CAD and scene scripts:
↓↓↓
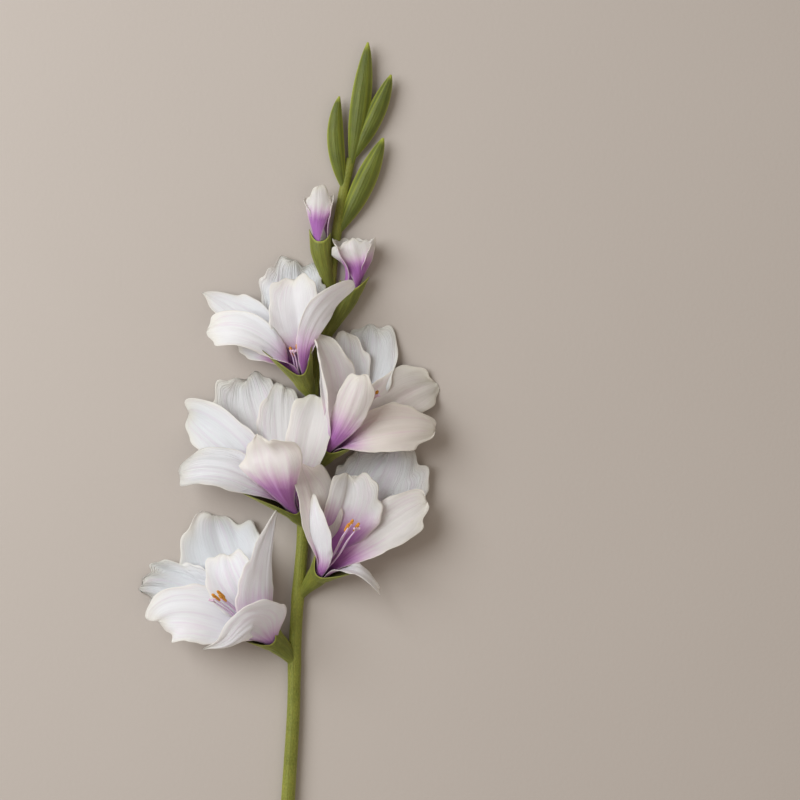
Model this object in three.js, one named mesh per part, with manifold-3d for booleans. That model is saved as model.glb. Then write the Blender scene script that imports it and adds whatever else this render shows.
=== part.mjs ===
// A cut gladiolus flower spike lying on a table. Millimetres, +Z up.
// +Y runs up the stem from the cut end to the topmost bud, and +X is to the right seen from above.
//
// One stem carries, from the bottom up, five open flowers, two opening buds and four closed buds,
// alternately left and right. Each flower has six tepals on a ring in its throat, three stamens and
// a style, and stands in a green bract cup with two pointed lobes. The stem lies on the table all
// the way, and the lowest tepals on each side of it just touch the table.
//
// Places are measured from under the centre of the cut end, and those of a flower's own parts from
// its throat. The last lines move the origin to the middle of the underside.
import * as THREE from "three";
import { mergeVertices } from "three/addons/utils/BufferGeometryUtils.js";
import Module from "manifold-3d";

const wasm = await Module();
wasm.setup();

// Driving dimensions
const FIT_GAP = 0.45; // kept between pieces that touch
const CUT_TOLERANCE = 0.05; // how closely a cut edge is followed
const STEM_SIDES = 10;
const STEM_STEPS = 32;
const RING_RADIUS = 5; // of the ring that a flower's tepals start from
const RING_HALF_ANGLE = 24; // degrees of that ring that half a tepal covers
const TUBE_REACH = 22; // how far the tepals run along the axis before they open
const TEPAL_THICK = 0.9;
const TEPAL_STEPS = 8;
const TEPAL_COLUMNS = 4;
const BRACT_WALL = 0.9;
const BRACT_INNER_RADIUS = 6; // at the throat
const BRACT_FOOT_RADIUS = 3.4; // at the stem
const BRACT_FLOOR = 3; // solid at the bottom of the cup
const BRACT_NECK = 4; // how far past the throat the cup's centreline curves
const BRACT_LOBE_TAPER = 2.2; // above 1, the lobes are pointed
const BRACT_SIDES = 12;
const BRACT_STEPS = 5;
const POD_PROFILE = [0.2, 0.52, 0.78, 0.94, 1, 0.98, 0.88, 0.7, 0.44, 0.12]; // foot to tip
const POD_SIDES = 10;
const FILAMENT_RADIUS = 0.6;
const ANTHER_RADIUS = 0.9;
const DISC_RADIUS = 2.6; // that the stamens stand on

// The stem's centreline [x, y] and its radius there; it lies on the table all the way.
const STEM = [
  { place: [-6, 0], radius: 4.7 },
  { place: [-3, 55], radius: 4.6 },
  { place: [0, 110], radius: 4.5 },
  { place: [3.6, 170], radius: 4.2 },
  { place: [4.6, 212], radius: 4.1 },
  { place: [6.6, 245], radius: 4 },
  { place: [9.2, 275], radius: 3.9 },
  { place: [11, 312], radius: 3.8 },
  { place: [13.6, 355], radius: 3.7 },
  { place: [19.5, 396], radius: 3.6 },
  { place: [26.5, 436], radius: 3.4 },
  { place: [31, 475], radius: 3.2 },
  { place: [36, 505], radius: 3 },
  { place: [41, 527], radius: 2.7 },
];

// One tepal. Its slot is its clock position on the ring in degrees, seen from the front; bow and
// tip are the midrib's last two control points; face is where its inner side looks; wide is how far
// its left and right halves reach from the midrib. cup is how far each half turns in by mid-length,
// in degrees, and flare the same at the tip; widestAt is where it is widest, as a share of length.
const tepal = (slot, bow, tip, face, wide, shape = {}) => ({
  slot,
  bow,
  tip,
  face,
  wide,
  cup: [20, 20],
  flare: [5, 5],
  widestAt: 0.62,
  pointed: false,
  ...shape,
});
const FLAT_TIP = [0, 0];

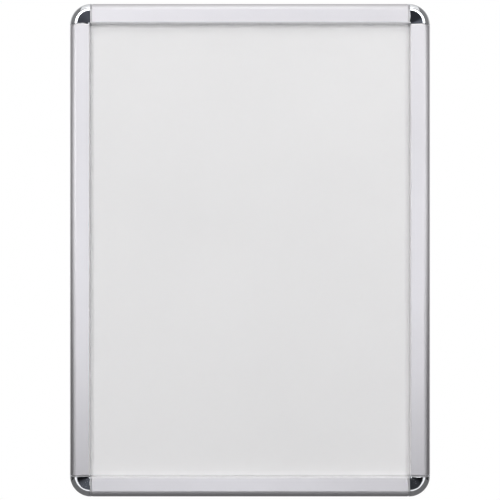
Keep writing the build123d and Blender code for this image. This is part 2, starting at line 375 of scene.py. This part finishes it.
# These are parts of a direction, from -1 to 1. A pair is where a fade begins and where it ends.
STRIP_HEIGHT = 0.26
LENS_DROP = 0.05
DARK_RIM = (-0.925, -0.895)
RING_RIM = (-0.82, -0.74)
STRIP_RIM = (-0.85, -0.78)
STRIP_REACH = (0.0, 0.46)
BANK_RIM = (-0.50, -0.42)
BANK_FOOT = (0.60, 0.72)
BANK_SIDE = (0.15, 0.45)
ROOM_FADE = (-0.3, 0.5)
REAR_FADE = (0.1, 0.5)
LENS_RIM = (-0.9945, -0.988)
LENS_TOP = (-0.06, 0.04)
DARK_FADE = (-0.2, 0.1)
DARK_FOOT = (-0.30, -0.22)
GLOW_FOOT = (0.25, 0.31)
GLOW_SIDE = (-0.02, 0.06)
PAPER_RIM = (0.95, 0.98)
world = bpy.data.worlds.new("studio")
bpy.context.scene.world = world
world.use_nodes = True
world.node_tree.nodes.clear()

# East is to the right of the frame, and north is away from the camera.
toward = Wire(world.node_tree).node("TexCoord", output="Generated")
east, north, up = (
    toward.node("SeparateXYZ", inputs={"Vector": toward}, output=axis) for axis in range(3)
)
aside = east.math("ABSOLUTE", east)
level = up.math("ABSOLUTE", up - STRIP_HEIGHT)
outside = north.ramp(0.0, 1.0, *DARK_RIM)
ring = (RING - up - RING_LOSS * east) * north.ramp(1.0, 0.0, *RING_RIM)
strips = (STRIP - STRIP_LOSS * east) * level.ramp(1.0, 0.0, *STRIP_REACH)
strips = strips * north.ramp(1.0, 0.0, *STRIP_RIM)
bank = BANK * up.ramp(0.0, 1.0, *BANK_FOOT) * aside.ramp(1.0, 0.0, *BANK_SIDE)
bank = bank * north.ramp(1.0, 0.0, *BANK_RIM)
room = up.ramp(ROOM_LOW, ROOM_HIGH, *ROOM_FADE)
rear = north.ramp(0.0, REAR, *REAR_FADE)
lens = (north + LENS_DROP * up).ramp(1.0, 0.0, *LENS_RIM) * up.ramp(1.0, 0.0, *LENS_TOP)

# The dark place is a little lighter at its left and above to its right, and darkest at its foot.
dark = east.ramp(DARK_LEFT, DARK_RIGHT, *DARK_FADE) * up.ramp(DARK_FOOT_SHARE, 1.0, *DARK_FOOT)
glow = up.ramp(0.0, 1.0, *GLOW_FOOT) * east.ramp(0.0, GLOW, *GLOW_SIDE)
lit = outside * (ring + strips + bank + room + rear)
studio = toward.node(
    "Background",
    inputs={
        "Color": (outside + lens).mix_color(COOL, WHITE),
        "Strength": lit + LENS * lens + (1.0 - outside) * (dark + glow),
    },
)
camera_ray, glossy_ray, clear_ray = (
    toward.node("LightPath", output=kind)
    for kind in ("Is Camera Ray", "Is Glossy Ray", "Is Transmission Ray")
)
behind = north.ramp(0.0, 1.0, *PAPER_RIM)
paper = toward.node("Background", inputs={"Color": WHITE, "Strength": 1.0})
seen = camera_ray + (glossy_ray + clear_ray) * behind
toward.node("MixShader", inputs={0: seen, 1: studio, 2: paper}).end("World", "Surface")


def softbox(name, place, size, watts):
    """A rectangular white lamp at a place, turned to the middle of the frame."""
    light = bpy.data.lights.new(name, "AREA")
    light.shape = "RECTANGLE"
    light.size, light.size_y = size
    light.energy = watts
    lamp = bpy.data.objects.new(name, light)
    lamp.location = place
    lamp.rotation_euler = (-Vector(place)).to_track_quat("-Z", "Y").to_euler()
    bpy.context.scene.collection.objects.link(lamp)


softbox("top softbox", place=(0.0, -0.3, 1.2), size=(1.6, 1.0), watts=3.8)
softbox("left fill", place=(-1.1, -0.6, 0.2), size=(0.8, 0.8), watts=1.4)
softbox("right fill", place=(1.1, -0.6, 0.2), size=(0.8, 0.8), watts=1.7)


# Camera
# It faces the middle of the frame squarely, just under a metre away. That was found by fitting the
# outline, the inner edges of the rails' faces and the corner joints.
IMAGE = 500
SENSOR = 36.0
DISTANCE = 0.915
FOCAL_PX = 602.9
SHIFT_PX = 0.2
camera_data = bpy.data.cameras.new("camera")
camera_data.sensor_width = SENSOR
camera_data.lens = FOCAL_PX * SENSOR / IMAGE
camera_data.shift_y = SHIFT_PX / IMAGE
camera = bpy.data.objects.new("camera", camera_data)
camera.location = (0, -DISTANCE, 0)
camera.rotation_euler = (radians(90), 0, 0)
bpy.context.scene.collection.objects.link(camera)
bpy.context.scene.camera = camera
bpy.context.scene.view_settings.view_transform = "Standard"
↑↑↑
— WORK REQUIRED —
From the entries above, give again exactly the lines running from the line with "Keep writing the" to the line with "world.node_tree.nodes.clear()"; include both of those lines.

— WRITTEN ANSWER —
Keep writing the build123d and Blender code for this image. This is part 2, starting at line 375 of scene.py. This part finishes it.
# These are parts of a direction, from -1 to 1. A pair is where a fade begins and where it ends.
STRIP_HEIGHT = 0.26
LENS_DROP = 0.05
DARK_RIM = (-0.925, -0.895)
RING_RIM = (-0.82, -0.74)
STRIP_RIM = (-0.85, -0.78)
STRIP_REACH = (0.0, 0.46)
BANK_RIM = (-0.50, -0.42)
BANK_FOOT = (0.60, 0.72)
BANK_SIDE = (0.15, 0.45)
ROOM_FADE = (-0.3, 0.5)
REAR_FADE = (0.1, 0.5)
LENS_RIM = (-0.9945, -0.988)
LENS_TOP = (-0.06, 0.04)
DARK_FADE = (-0.2, 0.1)
DARK_FOOT = (-0.30, -0.22)
GLOW_FOOT = (0.25, 0.31)
GLOW_SIDE = (-0.02, 0.06)
PAPER_RIM = (0.95, 0.98)
world = bpy.data.worlds.new("studio")
bpy.context.scene.world = world
world.use_nodes = True
world.node_tree.nodes.clear()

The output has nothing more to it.